Repeat the entire listing exactly as written.

=-=-=

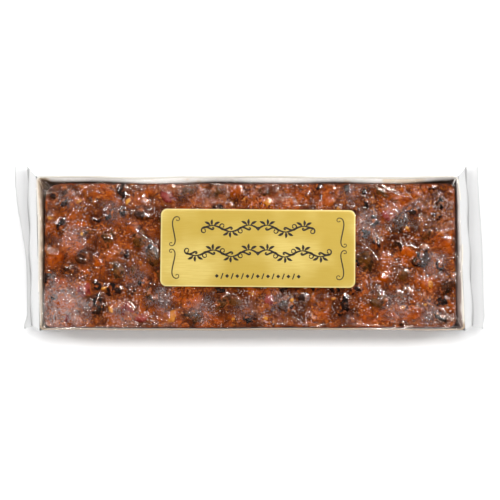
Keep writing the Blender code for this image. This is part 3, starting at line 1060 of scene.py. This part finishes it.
# %% Folds in the film
# x and y of the middle, length and direction, for the folds that stand out.
FOLDS = (
    (-35.7, -22.3, 13.0, -50), (-66.5, -5.5, 8.0, -48), (-51, 3, 9, -55), (-47, 0, 8, -50),
    (-54, -9, 6, -65), (-49, -11, 6, -70), (57.5, -6, 8, -55), (62, -3, 6, -45), (70, 1, 7, -45),
    (66, -9, 7, -40), (88, -9, 9, -35), (90, -12, 7, -50), (-69, 15, 5, -15), (-46, 29.7, 5, -15),
    (-3.6, 29.8, 5, 15), (50.5, 29.8, 5, -15), (75.7, 12, 8, 8), (-70.7, -17, 7, 8), (45, -31, 7, 50),
    (88, -22, 6, 60), (-84, 28, 8, 12), (-82, 6, 9, -35), (-80, 4, 7, -40), (10, -27, 6, 65),
    (-100, 34.9, 8, -39), (-100.6, 33.4, 6, -50), (-99.2, 36.0, 6, -20),
)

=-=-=

* _Answer in full_:
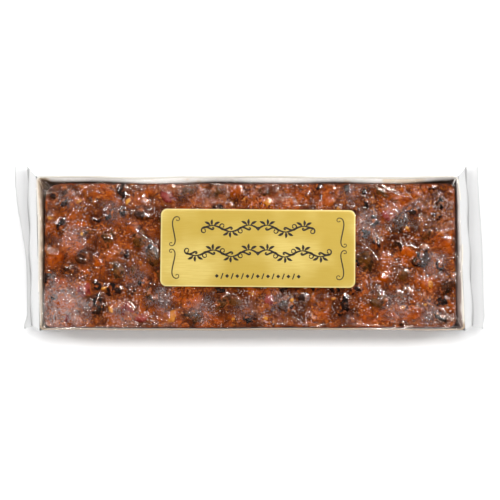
Keep writing the Blender code for this image. This is part 3, starting at line 1060 of scene.py. This part finishes it.
# %% Folds in the film
# x and y of the middle, length and direction, for the folds that stand out.
FOLDS = (
    (-35.7, -22.3, 13.0, -50), (-66.5, -5.5, 8.0, -48), (-51, 3, 9, -55), (-47, 0, 8, -50),
    (-54, -9, 6, -65), (-49, -11, 6, -70), (57.5, -6, 8, -55), (62, -3, 6, -45), (70, 1, 7, -45),
    (66, -9, 7, -40), (88, -9, 9, -35), (90, -12, 7, -50), (-69, 15, 5, -15), (-46, 29.7, 5, -15),
    (-3.6, 29.8, 5, 15), (50.5, 29.8, 5, -15), (75.7, 12, 8, 8), (-70.7, -17, 7, 8), (45, -31, 7, 50),
    (88, -22, 6, 60), (-84, 28, 8, 12), (-82, 6, 9, -35), (-80, 4, 7, -40), (10, -27, 6, 65),
    (-100, 34.9, 8, -39), (-100.6, 33.4, 6, -50), (-99.2, 36.0, 6, -20),
)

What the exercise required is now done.